Keith E. Miller, who began his 36-year National Park Service career at Mount Rainier and served as superintendent at North Cascades, died on June 27 in Bar Harbor, Maine.
Miller, 87, began his Park Service career as a permanent ranger at Mount Rainier National Park in 1958. He was the head of North Cascades National Park for six years in the late 1970s and early ’80s.
Born on Nov. 30, 1924, in a town outside of Pittsburgh, Miller Keith joined the Merchant Marine after graduating from high school in 1942. He later transferred to the U.S. Navy and served in the Pacific Theater.
After attending college at Indiana University of Pennsylvania on the G.I. Bill, he went west to do graduate work in geography and education at the University of Washington. There he met and fell in love with Carolyn Hutchins, and not coincidentally, the national parks, said a NPS news release. Her father was a naturalist and seasonal ranger at Yellowstone during the Depression.
After they married, they taught middle school in Seattle, but in 1958 Miller gave up that for a permanent position as a ranger at Mount Rainier.
After leaving the park, he worked at Glacier National Park, where he trapped bears and fought fires, and Wind Cave National Park, where he found an entrance to a large new arm of the cave now called Miller Low Life. His first position as superintendent was at Gran Quivira National Monument in New Mexico. He also served at Natchez Trace Parkway in Mississippi, and two years in Washington, D.C., as acting chief ranger for the Park Service.
Miller then served as superintendent of Acadia from 1971-1978, where the couple bought property for a retirement home. After six years at superintendent of North Cascades Park Complex, Miller ended his career as associate regional director of the Southwest Region. He was given the Meritorious Service Award for his supervision of the cleanup of toxic spills on Padre Island in Texas.

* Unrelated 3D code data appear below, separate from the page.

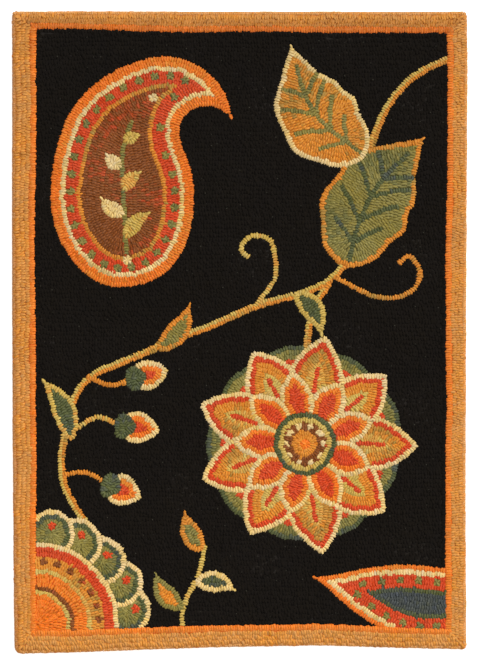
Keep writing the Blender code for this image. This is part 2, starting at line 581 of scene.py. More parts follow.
# %% The vine
MAIN_STEM = ((-150, -245), (-198, -160), (-176, -60), (-84, -14), (16, 28), (104, 62),
             (134, 130), (150, 220), (190, 282), (246, 314))
MAIN_ROW = 3.5
trail("vine", ((74, -20), (80, 24), (100, 58)), ["lime", "gold"], wide=MAIN_ROW)
trail("vine", MAIN_STEM, ["lime", "gold"], wide=MAIN_ROW)
for dye, route in (
    ("lime", ((-192, -112), (-160, -94), (-134, -104))),
    ("gold", ((-170, -50), (-144, -58), (-120, -52))),
    ("gold", ((-198, -160), (-172, -156), (-148, -168))),
    ("lime", ((16, 28), (40, 62), (36, 100), (14, 108), (2, 94), (12, 82))),
    ("gold", ((104, 62), (150, 40), (186, 44), (202, 66), (190, 86), (176, 76))),
    ("lime", ((-64, -346), (-62, -306), (-46, -270), (-40, -236))),
):
    trail("vine", route, [dye])
tell("vine")

# %% [markdown]
# ## Leaves
#
# The two large leaves get an outline in one dye, a body in another, and a midrib with side
# veins. A vein is a single row of loops, and the body's rows stop at it. The small leaves are
# only an outline and a heart.

# %% Leaves
VEIN_PAIRS = 4
FIRST_VEIN, VEINED = 8, 30


def side_veins(rib, width, dye):
    way = headings(rib, closed=False)
    left = to_the_left(way)
    for pair in range(VEIN_PAIRS):
        i = FIRST_VEIN + int(VEINED * pair / VEIN_PAIRS)
        reach = width * 0.37 * math.sin(math.pi * (0.28 + 0.62 * pair / VEIN_PAIRS))
        for side in (1, -1):
            off = reach * (0.85 * way[i] + side * left[i])
            knee = rib[i] + 0.55 * off + 0.06 * reach * way[i]
            trail("leaves", (rib[i], knee, rib[i] + off), [dye])
    trail("leaves", rib[2:-6:5], [dye])


for base, tip, width, bow, edge, body, vein in (
    ((120, 72), (208, 220), 100, 0.10, "gold", "olive", "green"),
    ((140, 196), (56, 322), 88, 0.12, "cream", "gold", "olive"),
):
    shape, rib = leaf(base, tip, width, bow, ripple=0.05)
    hook("leaves", shape, (edge, 1), (body, None))
    side_veins(rib, width, vein)
for base, tip, width, bow, edge, body in (
    ((-190, -120), (-222, -52), 28, -0.10, "lime", "green"),
    ((-92, -20), (-56, 34), 26, -0.12, "gold", "olive"),
    ((60, 46), (92, -4), 26, 0.12, "lime", "green"),
    ((-62, -308), (-96, -268), 24, 0.12, "olive", "gold"),
    ((-50, -278), (-4, -290), 24, 0.12, "cream", "green"),
    ((-42, -244), (-62, -200), 24, 0.10, "gold", "olive"),
):
    hook("leaves", leaf(base, tip, width, bow)[0], (edge, 1), (body, None))
tell("leaves")

# %% [markdown]
# ## Buds
#
# Three buds hang on short stalks: a petal shape in three bands, with a green cup over its base.

# %% Buds
for at, degrees, size in (
    ((-136, -104), -8, 1.0),
    ((-122, -52), 12, 0.95),
    ((-150, -168), -22, 0.95),
):
    flower = petal(0, 46 * size, 36 * size, belly=0.42, power=0.7)
    cup = petal(-5 * size, 20 * size, 30 * size, belly=0.35, power=0.7)
    hook("buds", turned(flower, degrees, at), ("cream", 1), ("orange", 1), ("red", None))
    hook("buds", turned(cup, degrees, at), ("green", None))
tell("buds")

# %% [markdown]
# ## A leaf that runs off the field
#
# Old patterns let a motif run under the border, as if the field went on. Nothing needs to be
# cut for that: the field's cells are the only ones that a motif may paint.

# %% A leaf that runs off the field
cropped, _ = leaf((296, -306), (80, -272), 84, 0.05, belly=0.42)
hook("leaves", cropped, ("orange", 1), ("cream", 1), ("red", 3), ("green", 1), ("navy", None))
dots_along("leaves", cropped, 3.5, 22.0, 4.4, "olive")
tell("leaves")

# %% [markdown]
# ## The paisley
#
# A drop with a curled tip is the oldest of these motifs. Five bands follow its edge, with dots
# in the red one, and a small sprig grows up its heart along the same spine.

# %% The paisley
SPRIG_LEAVES = 5
FIRST_LEAF, LEAF_STEP = 24, 11


def sprig(spine):
    trail("paisley", spine[16:84:8], ["olive"])
    way = headings(spine, closed=False)
    left = to_the_left(way)
    for number in range(SPRIG_LEAVES):
        i = FIRST_LEAF + LEAF_STEP * number
        side = 1 if number % 2 else -1
        tip = spine[i] + (33 - 4 * number) * (0.75 * way[i] + side * 0.9 * left[i])
        dye = "cream" if number % 2 else "lime"
        hook("paisley", leaf(spine[i], tip, 19 - number, 0.1)[0], (dye, None))


drop, drop_spine = teardrop((-122, 48), 330, 80, 95, 168)
hook("paisley", drop, ("orange", 2), ("cream", 1), ("red", 3), ("gold", 1), ("brown", None))
dots_along("paisley", drop, 4.5, 23.0, 4.6, "olive")
sprig(drop_spine)
dot("paisley", drop_spine[94], 5.0, "cream")
dot("paisley", drop_spine[13], 5.5, "cream")
tell("paisley")

# %% [markdown]
# ## The rosette
#
# The large flower is three rings of nine petals round a disc, painted from the outside in.
# The petals of the middle ring differ a little in length, as they would in a drawing by hand.

# %% The rosette
ROSETTE = (72, -124)
PETALS = 9
FIRST_PETAL, FIRST_GAP = -1, 19
REACHES = (126, 119, 123, 117, 125, 120, 118, 124, 119)
HEART = 35


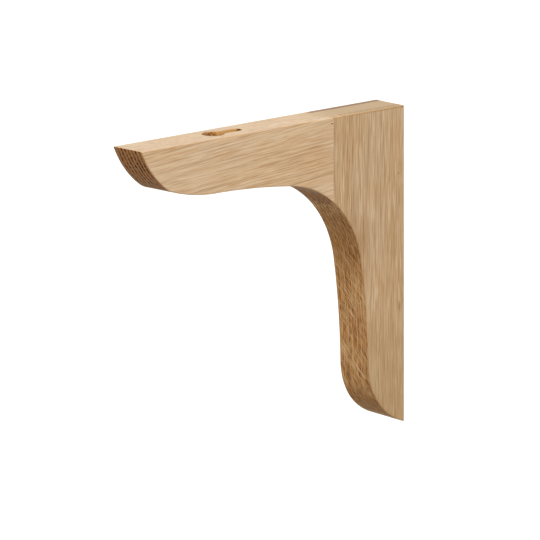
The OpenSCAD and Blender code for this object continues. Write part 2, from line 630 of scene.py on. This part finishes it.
@dataclass
class OakPiece:
    """One piece of the bracket, made from a copy of its construction node.

    Sizes are in metres, and angles in degrees. The arris is how far the outer edges are eased, and
    the seam how far the edges of the joint and the keyhole are. The crease is the least angle that
    counts as an edge, and the shade angle the least that is shaded as one. An edge shorter than
    shortest_seam seams is left sharp, and one longer than stretch cells is divided. The bands are
    the soft stripes of the grain, and the fade is how far a dent reaches, in its own half sizes.
    """

    node: str
    finish: Oak
    keyhole: Keyhole
    joint: Joint
    arris: float = 0.7 * MM
    seam: float = 0.22 * MM
    cell: float = 1.3 * MM
    cuts: int = 3
    relief: float = 0.05 * MM
    merge: float = 0.001 * MM
    flat_angle: float = 0.2
    crease: float = 32.0
    shade_angle: float = 38.0
    longest_chord: float = 3.0 * MM
    chord_cuts: int = 3
    shortest_seam: float = 2.2
    stretch: float = 1.6
    circle_slack: float = 0.08 * MM
    band_width: float = 4.5 * MM
    band_length: float = 90 * MM
    fade: float = 1.6
    seed: int = SEED

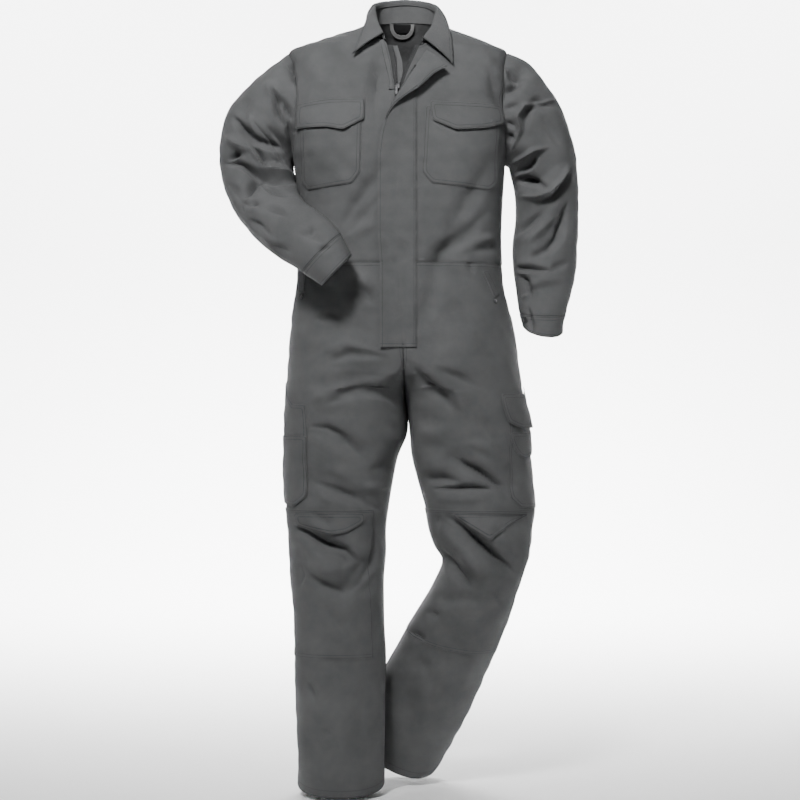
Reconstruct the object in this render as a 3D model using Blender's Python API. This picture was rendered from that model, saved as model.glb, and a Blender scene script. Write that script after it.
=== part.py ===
"""A boiler suit as it hangs on a wearer, with nobody in it: hollow cloth walls, open at neck, cuffs and hems.

All sizes below are in millimetres and become metres when a mesh is made. +Z is up, the front faces -Y, and
the origin is the middle of the neck base, where the wearer's shoulders carry the suit. Right and left are
the wearer's, so right is -X. Each tube of cloth is a table of sections. A section runs from an outer point
to an inner point (both seen from the front) and bulges to the front and to the back. The place on a tube is
(u, v): v counts the sections, and u goes from 0 on the outer side to 1 on the inner side over the front,
and to -1 over the back.
"""

import math

import bmesh
import bpy
import numpy as np

MM = 0.001
CLOTH = 2.0  # wall of the panels
TRIM = 1.7  # wall of pockets, flaps and other pieces that lie on a panel
SEAM_GAP = 0.3
WAIST_Z = -452.0
ZIP_X = -4.0
ZIP_TAPE = 13.0  # width of each tape
SLIDER_Z = -112.0
FRONT_EDGE_GAP = 6.0  # from the zip's middle to each front edge

ARMHOLE_TOP, ARMHOLE_BOTTOM = -28.0, -250.0
ARMHOLE_FRONT, ARMHOLE_BACK = 78.0, 82.0
SLEEVE_CELLS = 18
ARM_CELLS = 10  # cells of half a sleeve's round, and of an armhole's height
FRONT_CELLS, BACK_CELLS, LEG_CELLS = 7, 14, 8

GREY = (0.105, 0.107, 0.108)
DARK_GREY = (0.045, 0.046, 0.047)
BLACK = (0.012, 0.012, 0.013)
STEEL = (0.32, 0.32, 0.33)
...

He is survived by his wife; daughter, Kristin of New York City; grandson, Keith of Washington, D.C.; son, Kem and wife, Katerina, and grandsons, Aleksander and Adam, of Chevy Chase, Md.; and his brother Thomas Miller of Tucson, Ariz.
Memorial services will be held July 21 at Bar Harbor Congregational Church, Bar Harbor. Contributions in his memory may be made to Friends of Acadia, P.O. Box 725, Bar Harbor, ME 04609 or Bar Harbor Congregational Church, 29 Mount Desert St., Bar Harbor, ME 04609.
RAINIER WORK PARTY
The next Mount Rainier National Park Associates volunteer work party will be Saturday. Volunteers will work with the park’s ecological restoration crew removing exotic plants.
The work will take place along the 3.5 miles of the Westside Road, from the Nisqually Road junction to the end of the road at the Fish Creek parking lot. Volunteers will remove non-native plants that are invading the areas adjacent to roadway by digging up the whole plant, including the root system, and collecting the plants in plastic garbage bags.
Participants should bring work gloves, a small digging tool like a hand trowel or a favorite weed removing tool, lunch, plenty of fluids to drink and a full set of rain gear. A warm jacket would be good to include too as most of the Westside Road is shaded by trees. If you have a reflective safety vest, bring that too.
Volunteers should meet at 8:30 a.m. at the junction of the Westside Road and the Nisqually Road, about one mile from the Nisqually Entrance. Work will begin at 9 a.m. and last until 3 p.m.